Despite a lagging U.S. economy, Broadway was responsible for bolstering New York City’s finances by $9.8 billion for the 2008-09 season, the most recent season for which there are numbers, according to a new report by theater industry trade association, the Broadway League.
In the biennial report entitled “Broadway’s Economic Contribution to New York City 2008-2009,” the total economic impact is broken down into three categories: producers’ spending related to their shows, spending on venue maintenance by theater owners, and ancillary spending by theatergoers living outside of NYC who responded in questionnaires that Broadway was an important part of their trip to the city.
In past reports, the League has included only the spending of respondents claiming that Broadway was the primary goal of their trip. This change in methodology was intended to include expenditure by those travelling from a long distance who may not describe attendance at a Broadway show as the primary goal of their New York City trip. Unfortunately, this change prevents historical comparisons to the impact of theatergoers’ spending over previous seasons.

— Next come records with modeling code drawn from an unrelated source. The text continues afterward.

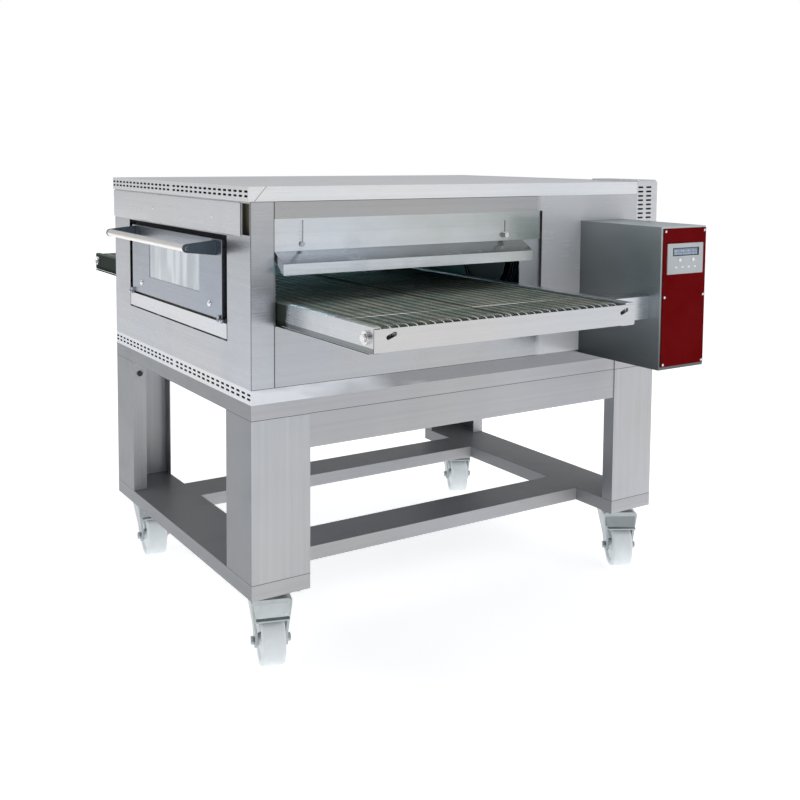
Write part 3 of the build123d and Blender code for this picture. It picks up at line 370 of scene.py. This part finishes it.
def rail_dark_green_and_painted_light(g, colour):
    """Dark green on all of the rail but its exit end, paler along its top edge as a painted highlight, and a
    grey painted shadow line low on that end.
    """
    cloud = g.noise(g.scaled(6.0, 3.0, 3.0), 3.0, 4.0, 0.6)
    place = g.calc("ADD", g.x, g.span(cloud, 0.3, 0.7, -0.015, 0.015))
    # painted shadow: a grey line on the web just above the ledge
    under = band(g, g.z, rail_top - 0.0545, 0.0058, 0.0008)
    colour = g.blend(g.calc("MULTIPLY", under, 0.75), colour, (0.10, 0.12, 0.12))
    green_mask = g.span(place, 0.59, 0.61, 0.95, 0.0)
    g.set(Metallic=g.calc("SUBTRACT", 1.0, green_mask), Specular_IOR_Level=0.0)
    # painted highlight: the dark green is paler along the rail's top edge
    edge = band(g, g.z, rail_top, 0.0025, 0.0015)
    green_tone = g.blend(g.calc("MULTIPLY", edge, 0.5), (0.010, 0.020, 0.012), (0.16, 0.20, 0.16))
    return g.blend(green_mask, colour, green_tone)


LINER_METALLIC = 0.2


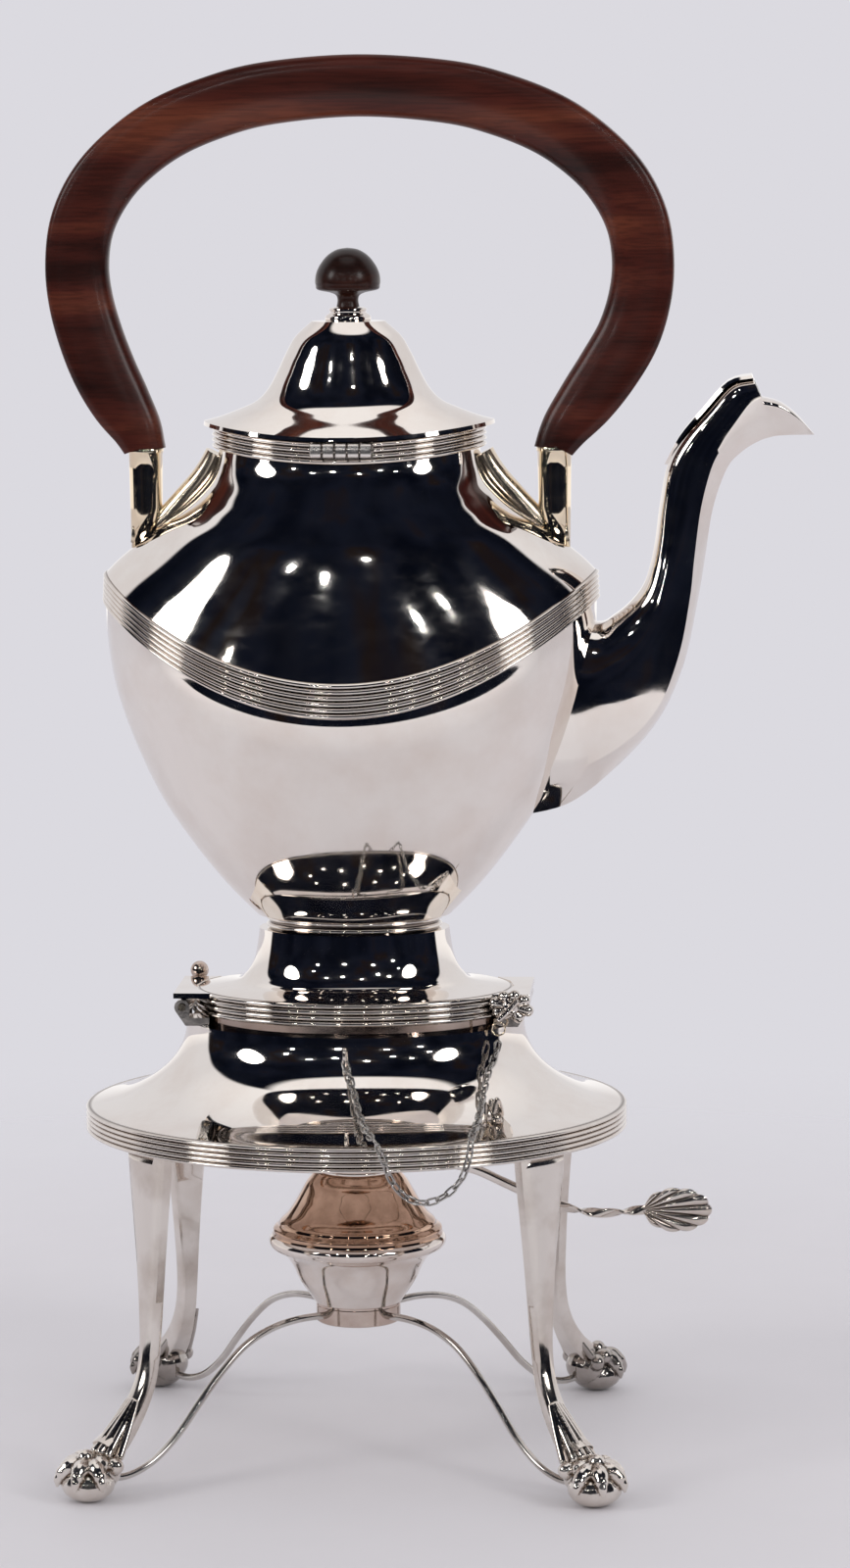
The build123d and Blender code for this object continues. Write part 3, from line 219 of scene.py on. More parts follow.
BROWN = (0.3, 0.19, 0.12)
MATERIALS = {
    "silver": metal("silver_polished", (0.9, 0.85, 0.8), (0.7, 0.57, 0.49)),
    "reeded_silver": metal("silver_reeded", (0.88, 0.83, 0.78), BROWN, gloss=(0.06, 0.16), dents=0.05),
    "warm_silver": metal("silver_warm", (0.92, 0.8, 0.62), (0.62, 0.42, 0.24), gloss=(0.05, 0.15),
                         dents=0.08),
    "tarnished_silver": metal("silver_tarnished", (0.64, 0.54, 0.48), (0.26, 0.15, 0.1), 0.7, (0.06, 0.18),
                              0.12),
    "cast_silver": metal("silver_cast", (0.8, 0.75, 0.7), BROWN, 0.45, (0.08, 0.2), 0.15),
    "rosewood": rosewood("rosewood_grip", (0.016, 0.0026, 0.0016), (0.052, 0.0088, 0.005),
                         (0.115, 0.027, 0.012)),
    "cotton": cotton(),
}
# A darker, duller silver for the wires: wear, with painted darkness standing in for the dark stripes the
# wires reflect
WORN_AND_SHADED = metal("silver_worn_and_shaded", (0.66, 0.63, 0.6), (0.22, 0.15, 0.11), 0.5, (0.1, 0.2), 0.1)
SOFT = metal("silver_brushed", (0.92, 0.88, 0.84), BROWN, 0.2, (0.22, 0.34), 0.05)
GILT = metal("silver_gilt_soft", (0.9, 0.78, 0.62), (0.66, 0.46, 0.28), gloss=(0.16, 0.26), dents=0.05)
RESERVOIR = metal("silver_reservoir", (0.86, 0.8, 0.75), (0.5, 0.33, 0.23), 0.5, (0.05, 0.14), 0.12)
# A darker copy of the cast silver for the back paws: painted shade
SHADED_CAST = metal("silver_cast_shaded", (0.5, 0.46, 0.43), (0.12, 0.09, 0.07), 0.55, (0.1, 0.24), 0.15)
KNOB_WOOD = rosewood("rosewood_knob", (0.006, 0.0022, 0.0016), (0.016, 0.0045, 0.003), (0.036, 0.01, 0.006))
CHAIN_METAL = metal("silver_oxidised", (0.5, 0.48, 0.46), (0.08, 0.065, 0.06), 0.6, (0.12, 0.3), 0.3)
COPPERY = metal("silver_worn_to_copper", (0.66, 0.45, 0.33), (0.2, 0.1, 0.055), 0.95, (0.04, 0.12), 0.14)


# ---- Rows and loops of points ----
def between(low, high, shares):
    return [tuple(p + (q - p) * s for p, q, s in zip(low, high, share)) for share in shares]


def smooth(table, steps=6):
    """More rows along a smooth curve through the given ones."""
    ends = [table[0]] + list(table) + [table[-1]]
    rows = []
    for i in range(1, len(ends) - 2):
        p0, p1, p2, p3 = ends[i - 1:i + 3]
        for k in range(steps):
            t = k / steps
            rows.append(tuple(
                0.5 * (2 * b + (c - a) * t + (2 * a - 5 * b + 4 * c - d) * t ** 2
                       + (3 * b - a - 3 * c + d) * t ** 3) for a, b, c, d in zip(p0, p1, p2, p3)))
    return rows + [tuple(table[-1])]


def inside(table, wall, drop=0):
    return [(a - wall, b - wall, *[z - drop for z in heights]) for a, b, *heights in table]


def circle(count):
    return [2 * pi * i / count for i in range(count)]


def beside(line, i):
    """The points before and after a point of an open line."""
    return line[max(i - 1, 0)], line[min(i + 1, len(line) - 1)]


def oval(a, b, end_z, front_z=None, count=ROUND):
    low = end_z if front_z is None else front_z
    return [(a * cos(t), b * sin(t), low + (end_z - low) * cos(t) ** 2) for t in circle(count)]


def ovals(table):
    return [oval(*row) for row in table]


def turned(table, x=0):
    return [[(px + x, py, pz) for px, py, pz in oval(r, r, z, count=TURN)] for r, z in table]


def reeds(bottom, top, count):
    """Rows of a reeded face with round crests, and how deep each row lies between the crests, which sets its
    painted shade.
    """
    table, grooves = [], []
    for i in range(count):
        for k in range(REED_STEPS):
            out = sin(pi * k / REED_STEPS) ** 0.6
            a, b, *z = [p + (q - p) * (i + k / REED_STEPS) / count for p, q in zip(bottom, top)]
            table.append((a + out * REED_DEPTH, b + out * REED_DEPTH, *z))
            grooves.append(max(0, 1 - 1.6 * out))
    return table + [tuple(top)], grooves + [1]


# ---- Meshes ----
def placed(name, data):
    """A new object in the scene."""
    obj = bpy.data.objects.new(name, data)
    bpy.context.scene.collection.objects.link(obj)
    return obj


def piece(name, mesh, body, slot, nodes, sharp=40, material=None):
    """A finished piece: its material, from its slot unless one is given, its body, and the CAD nodes it
    stands for, which it hides.
    """
    mesh.validate()
    mesh.set_sharp_from_angle(angle=radians(sharp))
    mesh.materials.append(material or MATERIALS[slot])
    obj = placed(name, mesh)
    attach(obj, body)
    if nodes:
        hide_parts(*nodes)
    return obj


def loft_mesh(name, loops, ring=False, grooves=None):
    """A closed mesh through loops of points, as a ring or with flat ends."""
    vertices = [Vector(p) * MM for loop in loops for p in loop]
    n, rows = len(loops[0]), len(loops)
    faces = [] if ring else [tuple(range(n))[::-1], tuple(range((rows - 1) * n, rows * n))]
    for r in range(rows if ring else rows - 1):
        low, high = r * n, (r + 1) % rows * n
        faces += [(low + i, low + (i + 1) % n, high + (i + 1) % n, high + i) for i in range(n)]
    mesh = bpy.data.meshes.new(name)
    mesh.from_pydata(vertices, [], faces)
    values = [g for g in grooves for _ in range(n)] if grooves else [0.0] * len(vertices)
    return finished(mesh, values)


def finished(mesh, grooves, weld=0):
    """Stores the depths in the grooves that set the painted shade, joins points nearer than the weld, turns
    faces outwards and smooths them.
    """
    mesh.attributes.new("groove", "FLOAT", "POINT").data.foreach_set("value", grooves)
    work = bmesh.new()
    work.from_mesh(mesh)
    if weld:
        bmesh.ops.remove_doubles(work, verts=work.verts, dist=weld)
    bmesh.ops.recalc_face_normals(work, faces=work.faces)
    for face in work.faces:
        face.smooth = True
    work.to_mesh(mesh)
    work.free()
    return mesh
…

The League’s researchers determined Broadway’s full economic impact last season by adding the direct spending of the three major groups to the total of subsequent spending of these same funds throughout the New York City area and beyond (The League participates in a national research group where they can get hard numbers for these subsequent rounds of spending). For instance, a producer will pay an actor’s salary, and in turn the actor will spend that salary for food, clothes, housing, etc., supporting the city’s economy. In addition, part of that money will pay the actor’s state and federal taxes, supporting the larger economies.
For the 2008-09 season, direct spending from Broadway shows was $949 million, with a total financial impact of $2 billion. Theater owners contributed $34 million, with a total impact of $51 million. Non-NYC tourist spending topped $5 billion, and the full impact of this spending came to $7.7 billion.
Charlotte St. Martin, the Broadway League’s Executive Director, spoke with TicketNews about the report’s changed methodology and trends in the industry’s economic impact in the absence of hard numbers for historical comparison.
“I would say that the reason we changed the methodology is the large and growing number of tourists and international visitors. [This] would also imply that the economic impact is growing, because the international traveler buys more tickets than all other tourists because they’re here longer,” St. Martin said. “Previous research has always reflected that the longer stay visitor, which is primarily the international visitor, does buy more tickets.”
The number of international visitors to Broadway continued the marked growth it began in the middle of the last decade. Non-U.S. visitors for the 2008-09 season totaled nearly 2.5 million, up from 1.9 million for the 2006-07 season and nearly double that of the 1.3 million who attended shows in the 2004-05 season.
Non-New York City business was significant in the total economic impact for the 2008-09 season, with 82.2 percent of all Broadway tickets purchased by those living outside of New York City. The League reports that $9.38 billion, or 96 percent of the Broadway’s full economic impact on the city, originated from sources outside of the city.
As to the future of star-driven Broadway shows versus smaller, lower-budget productions, St. Martin says, “We don’t know that until we get very close, but I think one of the major changes to Broadway in the last 20 years is we have a number of not-for-profit theatres on Broadway, like the Roundabout, the Manhattan Theater Club, and Lincoln Center. By nature, what that does is it assures more of the limited run shows which enable the stars to play Broadway. Looking forward, there are a number of new and revival musicals of varying sizes, which I think is one of the reasons the health of Broadway is so strong. We are producing something for everybody.”